Posted June. 25, 2004 22:17,   

한국어

Iraqi insurgents, facing the day of power transfer on June 30, launched a blitz on six cities including Baghdad that featured car bombings, police post attacks, and ambushes.

At least 100 people died and 320 were wounded by these assaults. Most of the casualties are Iraqi civilians, and at least three U.S soldiers died, and 12 were injured.

An extremist Islamic group, Al-Tawhid wal Jihad [“God and holy war”], led by suspected Al-Qaeda ally, Abu Mussab Zarqawi, which also murdered a Korean hostage, Kim Sun-il, claimed responsibility for the attacks.

In the northern Iraqi city of Mosul, a series of car bombing swept a police academy, a police post, and a hospital. Sixty-two people were killed, and 220 were wounded.
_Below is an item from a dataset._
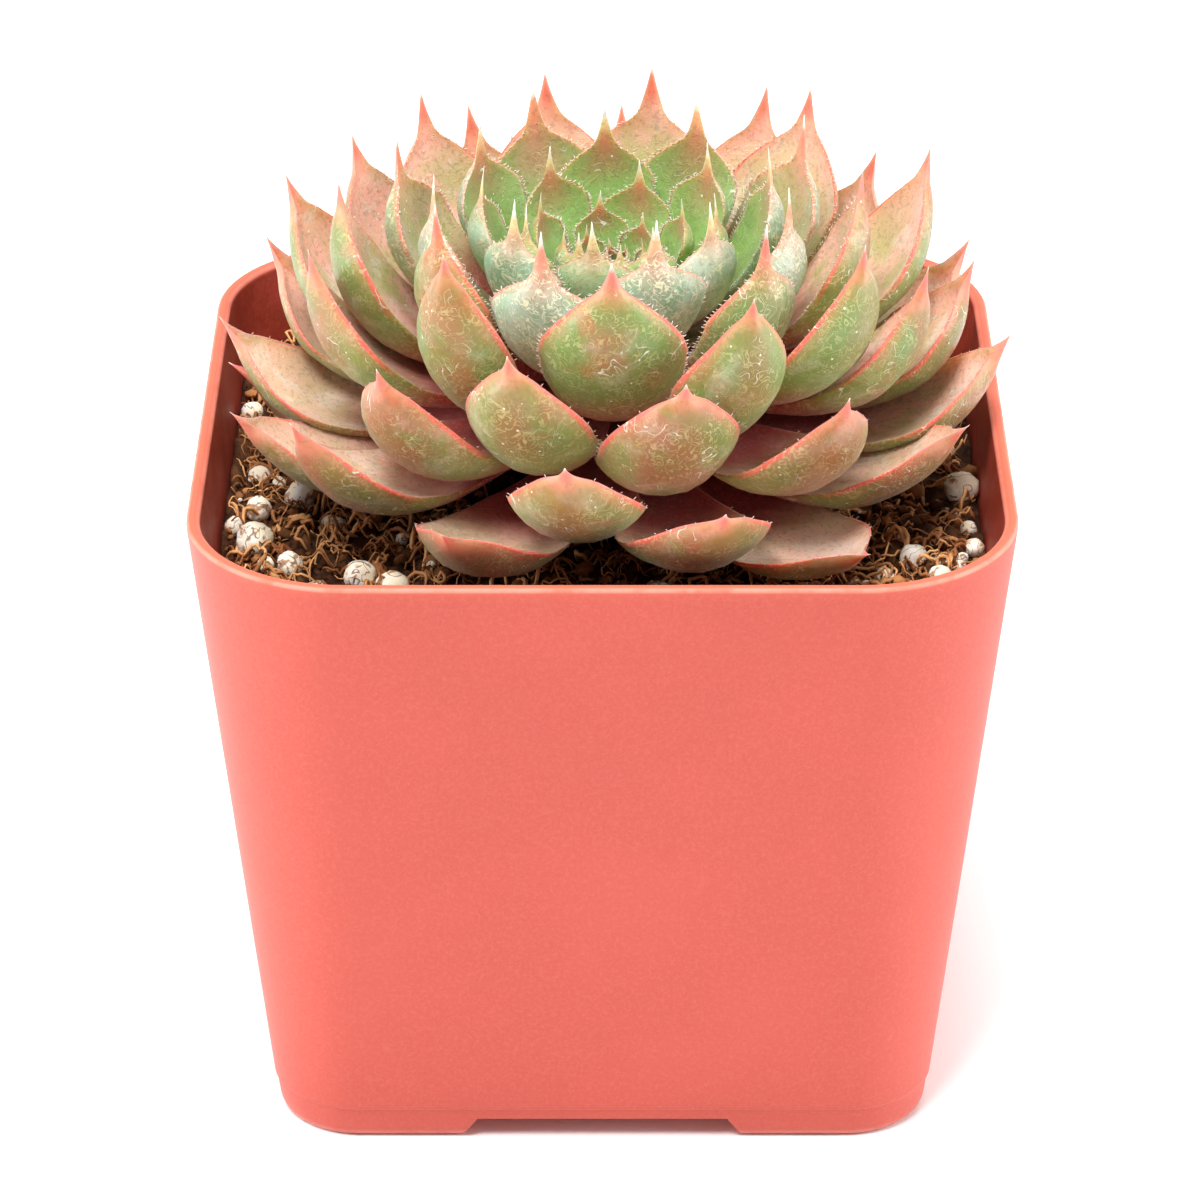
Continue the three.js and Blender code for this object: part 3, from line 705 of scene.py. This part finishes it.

A U.S. military official said that these attacks started in the Sunni Triangle area of Baquba, Ramadi and Fallujah, and are now expanding all over the country to Baghdad and the southern city of Mahaweel. He apprehended that there would be a huge raid by militants in Baghdad in the near future.

Iraqi interim Prime Minister Iyad Allawi criticized that the attacks attempted ``to foil the democratic process.``

U.S. Secretary of State Colin Powell admitted during an interview with BBC, “We underestimated the nature of the insurgency,” and, “[The insurgency] has become a serious problem for us.”